[Exercise aim] Find the line containing "seat_ring();" and copy it exactly, along with every line after it up to and including the line containing "bpy.context.scene.collection.objects.link(empty)". Copy nothing else.

:: Task data ::

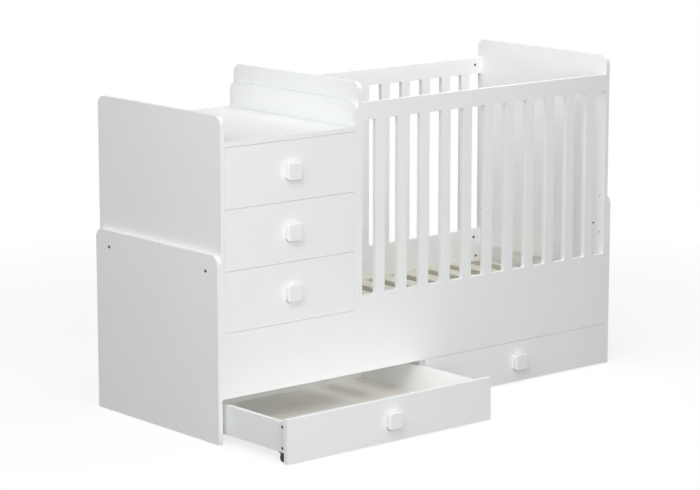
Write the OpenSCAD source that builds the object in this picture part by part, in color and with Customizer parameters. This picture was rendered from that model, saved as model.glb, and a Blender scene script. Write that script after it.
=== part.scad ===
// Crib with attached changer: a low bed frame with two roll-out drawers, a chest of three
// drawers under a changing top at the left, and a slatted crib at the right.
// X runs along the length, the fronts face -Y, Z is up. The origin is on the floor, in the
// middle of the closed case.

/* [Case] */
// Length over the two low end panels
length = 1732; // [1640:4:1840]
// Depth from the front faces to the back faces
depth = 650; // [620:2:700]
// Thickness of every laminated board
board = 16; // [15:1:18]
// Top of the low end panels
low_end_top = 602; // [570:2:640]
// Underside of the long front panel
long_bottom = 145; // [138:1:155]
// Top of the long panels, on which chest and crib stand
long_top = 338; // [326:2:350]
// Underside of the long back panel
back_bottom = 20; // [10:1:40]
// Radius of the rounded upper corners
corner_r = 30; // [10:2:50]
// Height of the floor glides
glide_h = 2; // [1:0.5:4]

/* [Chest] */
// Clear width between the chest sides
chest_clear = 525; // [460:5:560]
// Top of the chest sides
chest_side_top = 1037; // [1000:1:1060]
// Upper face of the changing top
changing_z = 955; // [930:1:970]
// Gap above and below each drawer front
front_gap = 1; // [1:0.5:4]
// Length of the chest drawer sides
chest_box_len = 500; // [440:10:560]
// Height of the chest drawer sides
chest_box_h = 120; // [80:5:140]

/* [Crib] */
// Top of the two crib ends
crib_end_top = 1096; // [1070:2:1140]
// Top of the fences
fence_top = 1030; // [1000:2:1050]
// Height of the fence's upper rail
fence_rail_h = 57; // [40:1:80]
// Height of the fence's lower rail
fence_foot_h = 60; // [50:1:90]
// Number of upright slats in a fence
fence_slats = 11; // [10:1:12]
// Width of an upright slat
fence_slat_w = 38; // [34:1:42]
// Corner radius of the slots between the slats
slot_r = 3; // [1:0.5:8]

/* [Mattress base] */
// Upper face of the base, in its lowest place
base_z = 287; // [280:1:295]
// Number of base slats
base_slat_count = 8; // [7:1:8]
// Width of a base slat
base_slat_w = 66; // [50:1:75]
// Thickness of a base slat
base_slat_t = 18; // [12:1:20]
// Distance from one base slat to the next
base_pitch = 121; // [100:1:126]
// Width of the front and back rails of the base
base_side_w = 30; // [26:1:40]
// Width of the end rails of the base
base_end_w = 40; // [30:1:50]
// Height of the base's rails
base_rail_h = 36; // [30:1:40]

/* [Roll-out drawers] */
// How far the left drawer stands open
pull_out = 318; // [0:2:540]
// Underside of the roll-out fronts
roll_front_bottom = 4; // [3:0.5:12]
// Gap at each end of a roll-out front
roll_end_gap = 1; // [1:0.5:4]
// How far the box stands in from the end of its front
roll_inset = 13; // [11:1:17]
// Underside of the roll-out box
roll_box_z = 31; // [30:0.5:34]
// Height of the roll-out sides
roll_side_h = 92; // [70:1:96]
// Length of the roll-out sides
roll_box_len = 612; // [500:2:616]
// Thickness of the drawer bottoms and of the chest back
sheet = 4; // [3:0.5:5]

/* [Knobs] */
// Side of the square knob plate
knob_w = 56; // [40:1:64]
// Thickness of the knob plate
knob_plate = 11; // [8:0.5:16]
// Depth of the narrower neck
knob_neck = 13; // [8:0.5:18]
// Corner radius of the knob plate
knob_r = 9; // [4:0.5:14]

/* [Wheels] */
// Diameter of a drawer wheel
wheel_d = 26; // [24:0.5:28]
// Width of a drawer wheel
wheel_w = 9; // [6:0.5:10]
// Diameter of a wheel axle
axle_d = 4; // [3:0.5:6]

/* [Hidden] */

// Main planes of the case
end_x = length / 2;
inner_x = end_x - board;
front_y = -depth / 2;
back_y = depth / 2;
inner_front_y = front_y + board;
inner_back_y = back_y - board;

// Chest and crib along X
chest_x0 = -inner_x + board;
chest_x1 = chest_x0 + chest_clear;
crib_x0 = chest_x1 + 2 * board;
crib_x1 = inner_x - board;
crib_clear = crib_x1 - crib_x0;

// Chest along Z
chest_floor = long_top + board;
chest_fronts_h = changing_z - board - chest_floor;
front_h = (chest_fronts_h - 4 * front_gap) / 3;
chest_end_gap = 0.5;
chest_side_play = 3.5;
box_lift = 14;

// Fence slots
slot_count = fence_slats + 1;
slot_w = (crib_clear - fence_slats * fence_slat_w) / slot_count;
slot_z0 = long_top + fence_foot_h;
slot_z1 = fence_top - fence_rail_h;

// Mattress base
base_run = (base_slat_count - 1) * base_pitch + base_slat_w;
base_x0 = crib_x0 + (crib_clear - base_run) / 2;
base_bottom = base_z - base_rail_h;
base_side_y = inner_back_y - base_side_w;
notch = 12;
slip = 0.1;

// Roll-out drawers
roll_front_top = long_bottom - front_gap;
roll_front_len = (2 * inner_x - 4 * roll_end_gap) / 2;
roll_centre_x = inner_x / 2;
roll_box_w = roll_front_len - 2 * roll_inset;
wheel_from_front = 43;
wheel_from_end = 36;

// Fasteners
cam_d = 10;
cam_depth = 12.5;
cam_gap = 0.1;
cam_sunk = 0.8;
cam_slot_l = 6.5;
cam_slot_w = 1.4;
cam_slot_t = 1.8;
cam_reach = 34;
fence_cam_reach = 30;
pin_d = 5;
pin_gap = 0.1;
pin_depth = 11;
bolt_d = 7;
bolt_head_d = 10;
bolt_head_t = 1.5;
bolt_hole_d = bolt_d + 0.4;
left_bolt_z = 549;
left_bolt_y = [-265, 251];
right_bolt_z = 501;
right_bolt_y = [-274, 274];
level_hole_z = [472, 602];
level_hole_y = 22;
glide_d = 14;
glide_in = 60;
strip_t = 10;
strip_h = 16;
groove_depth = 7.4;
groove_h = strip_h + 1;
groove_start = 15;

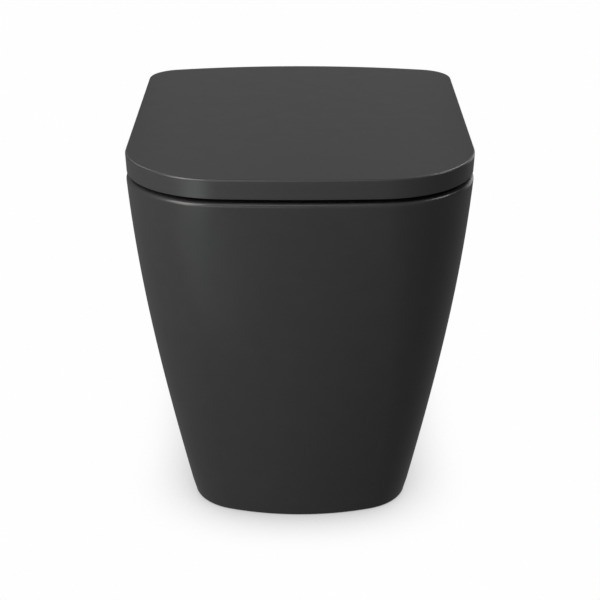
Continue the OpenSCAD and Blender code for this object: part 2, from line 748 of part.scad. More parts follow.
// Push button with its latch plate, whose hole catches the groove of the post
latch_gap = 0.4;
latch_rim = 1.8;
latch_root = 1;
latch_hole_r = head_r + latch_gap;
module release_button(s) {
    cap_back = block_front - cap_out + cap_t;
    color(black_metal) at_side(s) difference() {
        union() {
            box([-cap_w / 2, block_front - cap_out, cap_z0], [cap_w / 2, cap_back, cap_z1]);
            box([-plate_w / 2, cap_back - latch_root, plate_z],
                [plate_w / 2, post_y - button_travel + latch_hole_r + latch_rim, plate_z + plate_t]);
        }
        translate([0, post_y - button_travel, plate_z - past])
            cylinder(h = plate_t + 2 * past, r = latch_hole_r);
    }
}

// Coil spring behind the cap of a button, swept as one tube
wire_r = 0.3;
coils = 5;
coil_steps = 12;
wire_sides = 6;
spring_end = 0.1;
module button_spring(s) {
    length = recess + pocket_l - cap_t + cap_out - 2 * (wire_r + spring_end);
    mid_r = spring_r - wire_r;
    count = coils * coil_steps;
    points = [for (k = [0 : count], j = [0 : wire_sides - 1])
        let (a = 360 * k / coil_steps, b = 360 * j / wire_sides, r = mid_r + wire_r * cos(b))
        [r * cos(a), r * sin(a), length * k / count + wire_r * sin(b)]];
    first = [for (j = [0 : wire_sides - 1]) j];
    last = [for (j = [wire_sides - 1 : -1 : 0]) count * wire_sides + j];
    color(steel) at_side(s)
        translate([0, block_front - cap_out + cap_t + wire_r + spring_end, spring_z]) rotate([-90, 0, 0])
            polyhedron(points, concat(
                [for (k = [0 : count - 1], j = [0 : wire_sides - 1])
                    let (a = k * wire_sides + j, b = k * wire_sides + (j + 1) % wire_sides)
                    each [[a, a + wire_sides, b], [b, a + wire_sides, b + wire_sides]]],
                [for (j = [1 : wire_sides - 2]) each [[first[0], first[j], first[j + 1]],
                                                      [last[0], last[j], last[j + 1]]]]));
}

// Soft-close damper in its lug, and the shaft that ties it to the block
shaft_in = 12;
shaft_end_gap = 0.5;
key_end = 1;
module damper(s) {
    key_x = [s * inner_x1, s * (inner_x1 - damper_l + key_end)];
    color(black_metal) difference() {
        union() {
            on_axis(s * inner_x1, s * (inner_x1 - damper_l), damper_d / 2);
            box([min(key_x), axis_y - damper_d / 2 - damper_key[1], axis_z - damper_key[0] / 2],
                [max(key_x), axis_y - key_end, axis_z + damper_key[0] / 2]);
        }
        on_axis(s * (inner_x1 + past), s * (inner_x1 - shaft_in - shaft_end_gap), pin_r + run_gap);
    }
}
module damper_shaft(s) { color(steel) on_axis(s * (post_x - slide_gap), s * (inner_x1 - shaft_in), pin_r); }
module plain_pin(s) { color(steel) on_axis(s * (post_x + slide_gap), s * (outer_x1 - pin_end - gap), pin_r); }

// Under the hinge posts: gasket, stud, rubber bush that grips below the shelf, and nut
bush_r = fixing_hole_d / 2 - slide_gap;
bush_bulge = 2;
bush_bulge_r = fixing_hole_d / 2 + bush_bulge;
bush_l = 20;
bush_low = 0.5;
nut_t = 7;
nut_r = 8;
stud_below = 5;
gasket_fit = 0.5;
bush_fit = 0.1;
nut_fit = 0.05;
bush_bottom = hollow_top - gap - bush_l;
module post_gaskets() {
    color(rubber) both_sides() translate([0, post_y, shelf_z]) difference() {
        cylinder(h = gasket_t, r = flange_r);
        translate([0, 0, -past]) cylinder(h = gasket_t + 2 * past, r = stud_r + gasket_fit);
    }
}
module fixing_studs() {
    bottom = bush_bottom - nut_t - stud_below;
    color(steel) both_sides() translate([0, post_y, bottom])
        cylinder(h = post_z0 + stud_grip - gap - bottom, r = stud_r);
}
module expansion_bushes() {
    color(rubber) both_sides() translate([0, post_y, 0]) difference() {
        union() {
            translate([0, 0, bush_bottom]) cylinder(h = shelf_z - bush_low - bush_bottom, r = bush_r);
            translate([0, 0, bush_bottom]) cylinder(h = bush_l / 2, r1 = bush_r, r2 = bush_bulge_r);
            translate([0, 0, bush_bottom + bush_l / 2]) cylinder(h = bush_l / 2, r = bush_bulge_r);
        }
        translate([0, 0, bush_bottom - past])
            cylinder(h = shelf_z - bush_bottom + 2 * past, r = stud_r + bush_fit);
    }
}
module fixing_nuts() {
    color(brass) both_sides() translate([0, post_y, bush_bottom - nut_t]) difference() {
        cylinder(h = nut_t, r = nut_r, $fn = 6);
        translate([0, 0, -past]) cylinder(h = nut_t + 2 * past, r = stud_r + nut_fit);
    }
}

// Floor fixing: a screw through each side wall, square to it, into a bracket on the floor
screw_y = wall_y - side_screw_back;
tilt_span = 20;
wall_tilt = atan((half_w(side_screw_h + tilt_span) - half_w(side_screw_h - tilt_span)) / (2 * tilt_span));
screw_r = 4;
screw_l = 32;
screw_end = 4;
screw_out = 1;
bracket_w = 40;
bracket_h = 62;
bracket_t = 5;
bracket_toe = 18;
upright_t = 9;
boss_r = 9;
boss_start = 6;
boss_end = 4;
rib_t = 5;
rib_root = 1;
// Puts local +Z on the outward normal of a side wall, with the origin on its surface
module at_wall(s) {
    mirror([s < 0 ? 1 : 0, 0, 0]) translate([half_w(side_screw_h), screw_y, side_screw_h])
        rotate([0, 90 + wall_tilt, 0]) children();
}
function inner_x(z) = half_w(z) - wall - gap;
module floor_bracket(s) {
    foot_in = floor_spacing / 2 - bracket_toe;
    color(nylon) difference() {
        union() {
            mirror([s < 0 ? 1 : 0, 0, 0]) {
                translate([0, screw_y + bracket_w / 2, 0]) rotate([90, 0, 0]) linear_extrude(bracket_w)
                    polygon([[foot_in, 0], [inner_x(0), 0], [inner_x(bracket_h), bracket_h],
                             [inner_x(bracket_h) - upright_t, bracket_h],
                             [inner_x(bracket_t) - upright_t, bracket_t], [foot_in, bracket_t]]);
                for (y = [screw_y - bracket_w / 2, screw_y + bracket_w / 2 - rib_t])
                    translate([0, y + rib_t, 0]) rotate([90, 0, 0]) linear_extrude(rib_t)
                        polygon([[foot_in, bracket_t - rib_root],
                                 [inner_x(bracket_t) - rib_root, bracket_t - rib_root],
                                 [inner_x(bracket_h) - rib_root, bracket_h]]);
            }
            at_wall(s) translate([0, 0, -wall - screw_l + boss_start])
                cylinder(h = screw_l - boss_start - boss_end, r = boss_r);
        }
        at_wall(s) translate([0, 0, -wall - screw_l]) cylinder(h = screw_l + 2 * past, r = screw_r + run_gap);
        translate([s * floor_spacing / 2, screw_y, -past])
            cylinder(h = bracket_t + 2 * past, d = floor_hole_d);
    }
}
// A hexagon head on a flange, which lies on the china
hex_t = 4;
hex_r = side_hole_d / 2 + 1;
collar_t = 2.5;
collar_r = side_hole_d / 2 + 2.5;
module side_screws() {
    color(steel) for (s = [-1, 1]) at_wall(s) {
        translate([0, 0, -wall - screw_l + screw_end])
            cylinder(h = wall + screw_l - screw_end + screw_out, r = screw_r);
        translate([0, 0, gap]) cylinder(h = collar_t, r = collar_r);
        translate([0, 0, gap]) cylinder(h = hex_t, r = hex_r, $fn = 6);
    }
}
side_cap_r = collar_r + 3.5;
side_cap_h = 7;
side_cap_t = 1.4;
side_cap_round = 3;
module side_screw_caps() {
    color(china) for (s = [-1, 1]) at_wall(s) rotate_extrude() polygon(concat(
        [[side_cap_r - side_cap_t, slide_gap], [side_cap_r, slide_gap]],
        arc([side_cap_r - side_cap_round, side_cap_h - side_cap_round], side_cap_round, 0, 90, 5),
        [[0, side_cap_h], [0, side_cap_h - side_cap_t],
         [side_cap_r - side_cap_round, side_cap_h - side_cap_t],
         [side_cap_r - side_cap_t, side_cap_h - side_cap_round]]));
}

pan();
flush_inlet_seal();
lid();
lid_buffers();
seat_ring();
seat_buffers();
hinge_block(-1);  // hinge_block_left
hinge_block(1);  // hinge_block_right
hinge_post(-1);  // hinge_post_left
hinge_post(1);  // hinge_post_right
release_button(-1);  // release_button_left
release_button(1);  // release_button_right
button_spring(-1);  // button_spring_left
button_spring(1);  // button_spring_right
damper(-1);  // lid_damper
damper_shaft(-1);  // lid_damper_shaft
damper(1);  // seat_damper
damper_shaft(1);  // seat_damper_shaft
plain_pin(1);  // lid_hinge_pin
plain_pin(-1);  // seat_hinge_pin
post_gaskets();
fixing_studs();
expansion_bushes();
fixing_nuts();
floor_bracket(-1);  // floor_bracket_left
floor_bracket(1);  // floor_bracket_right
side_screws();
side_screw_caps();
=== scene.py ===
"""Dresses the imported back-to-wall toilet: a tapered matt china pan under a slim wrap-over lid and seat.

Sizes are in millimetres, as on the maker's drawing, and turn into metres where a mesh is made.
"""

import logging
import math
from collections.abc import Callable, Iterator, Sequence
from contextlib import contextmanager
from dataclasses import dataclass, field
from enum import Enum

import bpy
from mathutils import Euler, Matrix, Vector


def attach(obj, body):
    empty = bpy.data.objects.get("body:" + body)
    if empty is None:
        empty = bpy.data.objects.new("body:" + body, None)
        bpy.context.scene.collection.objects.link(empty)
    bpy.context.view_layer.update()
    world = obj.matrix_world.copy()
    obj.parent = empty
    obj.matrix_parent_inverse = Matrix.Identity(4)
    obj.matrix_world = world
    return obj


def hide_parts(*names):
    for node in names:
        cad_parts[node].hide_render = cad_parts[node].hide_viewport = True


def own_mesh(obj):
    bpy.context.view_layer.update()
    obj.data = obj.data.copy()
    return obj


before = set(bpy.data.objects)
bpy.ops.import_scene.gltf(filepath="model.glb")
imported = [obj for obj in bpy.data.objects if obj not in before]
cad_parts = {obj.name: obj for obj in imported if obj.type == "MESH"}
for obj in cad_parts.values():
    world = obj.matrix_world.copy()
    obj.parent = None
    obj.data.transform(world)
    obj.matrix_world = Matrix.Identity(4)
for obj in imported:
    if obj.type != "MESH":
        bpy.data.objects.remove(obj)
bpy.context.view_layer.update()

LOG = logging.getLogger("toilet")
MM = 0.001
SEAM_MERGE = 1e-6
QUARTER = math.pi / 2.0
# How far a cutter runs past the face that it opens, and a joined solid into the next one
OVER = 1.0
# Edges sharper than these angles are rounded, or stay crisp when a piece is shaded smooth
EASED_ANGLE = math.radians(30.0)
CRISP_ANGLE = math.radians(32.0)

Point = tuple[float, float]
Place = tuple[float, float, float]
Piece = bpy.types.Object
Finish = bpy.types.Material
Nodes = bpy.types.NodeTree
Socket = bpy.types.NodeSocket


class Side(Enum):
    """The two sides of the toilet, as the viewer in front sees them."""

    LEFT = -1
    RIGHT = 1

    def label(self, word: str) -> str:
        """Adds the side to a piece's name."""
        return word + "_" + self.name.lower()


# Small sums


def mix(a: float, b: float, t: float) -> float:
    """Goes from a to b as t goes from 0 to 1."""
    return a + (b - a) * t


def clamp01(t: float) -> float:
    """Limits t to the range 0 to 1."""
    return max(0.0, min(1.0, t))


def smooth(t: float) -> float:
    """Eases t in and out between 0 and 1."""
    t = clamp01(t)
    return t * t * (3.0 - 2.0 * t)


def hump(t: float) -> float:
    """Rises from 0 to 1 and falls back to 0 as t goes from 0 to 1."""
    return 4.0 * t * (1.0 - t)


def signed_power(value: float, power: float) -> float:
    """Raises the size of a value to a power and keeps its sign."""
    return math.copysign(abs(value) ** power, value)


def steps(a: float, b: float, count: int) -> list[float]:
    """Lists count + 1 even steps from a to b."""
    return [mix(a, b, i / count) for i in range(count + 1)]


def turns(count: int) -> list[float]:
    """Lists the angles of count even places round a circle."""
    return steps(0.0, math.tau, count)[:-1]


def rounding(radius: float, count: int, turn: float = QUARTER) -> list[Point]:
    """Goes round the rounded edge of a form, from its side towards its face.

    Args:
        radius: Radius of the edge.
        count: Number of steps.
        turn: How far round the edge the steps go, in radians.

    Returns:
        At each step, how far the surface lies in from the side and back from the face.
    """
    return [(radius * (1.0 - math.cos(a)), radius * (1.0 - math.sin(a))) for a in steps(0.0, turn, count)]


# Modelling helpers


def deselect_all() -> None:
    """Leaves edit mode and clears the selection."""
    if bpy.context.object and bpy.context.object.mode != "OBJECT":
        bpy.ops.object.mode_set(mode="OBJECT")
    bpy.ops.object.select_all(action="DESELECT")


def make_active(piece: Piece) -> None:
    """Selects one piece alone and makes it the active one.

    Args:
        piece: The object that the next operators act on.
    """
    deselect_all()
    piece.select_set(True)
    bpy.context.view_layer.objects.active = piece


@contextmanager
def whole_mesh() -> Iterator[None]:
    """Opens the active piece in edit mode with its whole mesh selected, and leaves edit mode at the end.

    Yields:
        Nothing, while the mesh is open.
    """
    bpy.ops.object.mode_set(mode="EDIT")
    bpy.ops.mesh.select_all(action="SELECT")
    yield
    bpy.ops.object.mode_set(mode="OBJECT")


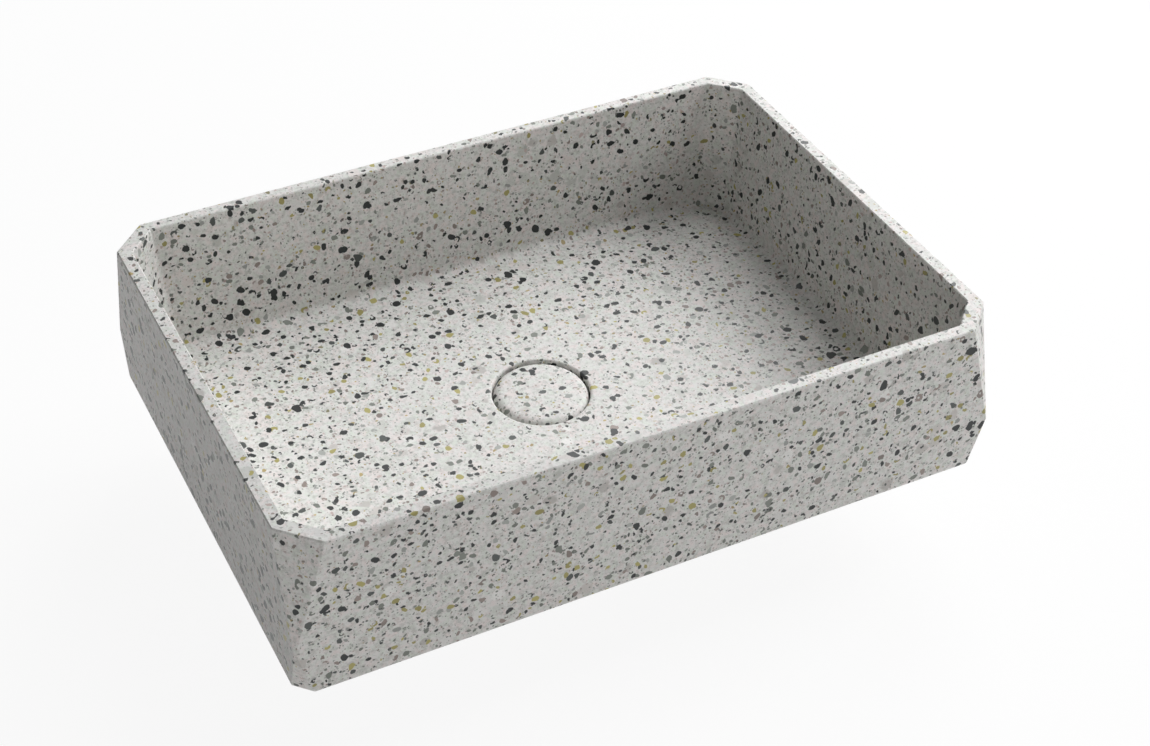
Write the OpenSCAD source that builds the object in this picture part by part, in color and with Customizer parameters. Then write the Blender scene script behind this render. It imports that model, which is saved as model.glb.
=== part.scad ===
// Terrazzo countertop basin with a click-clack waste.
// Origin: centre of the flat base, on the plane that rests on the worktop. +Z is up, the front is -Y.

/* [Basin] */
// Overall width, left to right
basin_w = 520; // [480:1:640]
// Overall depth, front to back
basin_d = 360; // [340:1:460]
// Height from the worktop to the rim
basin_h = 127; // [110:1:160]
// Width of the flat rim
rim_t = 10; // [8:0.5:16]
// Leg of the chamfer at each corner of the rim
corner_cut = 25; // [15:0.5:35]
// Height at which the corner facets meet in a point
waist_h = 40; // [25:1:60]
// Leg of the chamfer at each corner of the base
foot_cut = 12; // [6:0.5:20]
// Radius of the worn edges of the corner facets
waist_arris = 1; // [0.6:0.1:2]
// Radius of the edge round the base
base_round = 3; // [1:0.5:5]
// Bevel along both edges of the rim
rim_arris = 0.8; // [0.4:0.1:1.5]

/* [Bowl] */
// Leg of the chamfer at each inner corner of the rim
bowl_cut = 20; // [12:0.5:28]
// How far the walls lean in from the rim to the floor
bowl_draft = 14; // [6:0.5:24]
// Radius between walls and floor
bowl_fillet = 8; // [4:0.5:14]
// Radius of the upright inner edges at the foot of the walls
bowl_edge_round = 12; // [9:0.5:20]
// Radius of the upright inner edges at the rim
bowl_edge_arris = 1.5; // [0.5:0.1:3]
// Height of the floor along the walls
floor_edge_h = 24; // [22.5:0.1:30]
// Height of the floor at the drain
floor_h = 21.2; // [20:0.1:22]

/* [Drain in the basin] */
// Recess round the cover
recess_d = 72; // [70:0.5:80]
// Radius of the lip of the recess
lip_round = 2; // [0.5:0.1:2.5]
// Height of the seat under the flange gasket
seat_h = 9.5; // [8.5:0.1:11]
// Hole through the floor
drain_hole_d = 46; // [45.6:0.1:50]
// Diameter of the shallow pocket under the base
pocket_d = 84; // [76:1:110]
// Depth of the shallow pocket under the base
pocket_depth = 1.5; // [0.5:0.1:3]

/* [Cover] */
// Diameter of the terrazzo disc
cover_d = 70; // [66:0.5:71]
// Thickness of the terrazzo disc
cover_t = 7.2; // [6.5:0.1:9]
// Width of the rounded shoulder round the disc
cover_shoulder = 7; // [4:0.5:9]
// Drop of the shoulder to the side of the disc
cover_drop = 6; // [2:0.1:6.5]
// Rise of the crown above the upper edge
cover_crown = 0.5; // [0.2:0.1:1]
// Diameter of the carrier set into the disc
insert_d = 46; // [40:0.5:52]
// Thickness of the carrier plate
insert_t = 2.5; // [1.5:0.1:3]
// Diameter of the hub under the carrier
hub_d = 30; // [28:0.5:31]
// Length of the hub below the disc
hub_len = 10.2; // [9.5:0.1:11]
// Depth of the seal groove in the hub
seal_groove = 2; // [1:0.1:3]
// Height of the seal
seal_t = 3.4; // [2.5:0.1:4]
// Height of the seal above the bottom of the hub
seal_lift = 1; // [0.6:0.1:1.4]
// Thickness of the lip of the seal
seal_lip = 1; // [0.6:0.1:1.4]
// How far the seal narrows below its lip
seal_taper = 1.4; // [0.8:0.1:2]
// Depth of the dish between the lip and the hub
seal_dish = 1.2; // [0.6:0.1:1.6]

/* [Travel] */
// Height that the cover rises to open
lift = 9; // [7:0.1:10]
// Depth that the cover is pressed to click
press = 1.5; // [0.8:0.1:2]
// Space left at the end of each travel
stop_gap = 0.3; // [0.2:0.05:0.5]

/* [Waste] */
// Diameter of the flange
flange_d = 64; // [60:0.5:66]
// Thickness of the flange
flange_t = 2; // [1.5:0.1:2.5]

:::

[Expected answer]
seat_ring();
seat_buffers();
hinge_block(-1);  // hinge_block_left
hinge_block(1);  // hinge_block_right
hinge_post(-1);  // hinge_post_left
hinge_post(1);  // hinge_post_right
release_button(-1);  // release_button_left
release_button(1);  // release_button_right
button_spring(-1);  // button_spring_left
button_spring(1);  // button_spring_right
damper(-1);  // lid_damper
damper_shaft(-1);  // lid_damper_shaft
damper(1);  // seat_damper
damper_shaft(1);  // seat_damper_shaft
plain_pin(1);  // lid_hinge_pin
plain_pin(-1);  // seat_hinge_pin
post_gaskets();
fixing_studs();
expansion_bushes();
fixing_nuts();
floor_bracket(-1);  // floor_bracket_left
floor_bracket(1);  // floor_bracket_right
side_screws();
side_screw_caps();
=== scene.py ===
"""Dresses the imported back-to-wall toilet: a tapered matt china pan under a slim wrap-over lid and seat.

Sizes are in millimetres, as on the maker's drawing, and turn into metres where a mesh is made.
"""

import logging
import math
from collections.abc import Callable, Iterator, Sequence
from contextlib import contextmanager
from dataclasses import dataclass, field
from enum import Enum

import bpy
from mathutils import Euler, Matrix, Vector


def attach(obj, body):
    empty = bpy.data.objects.get("body:" + body)
    if empty is None:
        empty = bpy.data.objects.new("body:" + body, None)
        bpy.context.scene.collection.objects.link(empty)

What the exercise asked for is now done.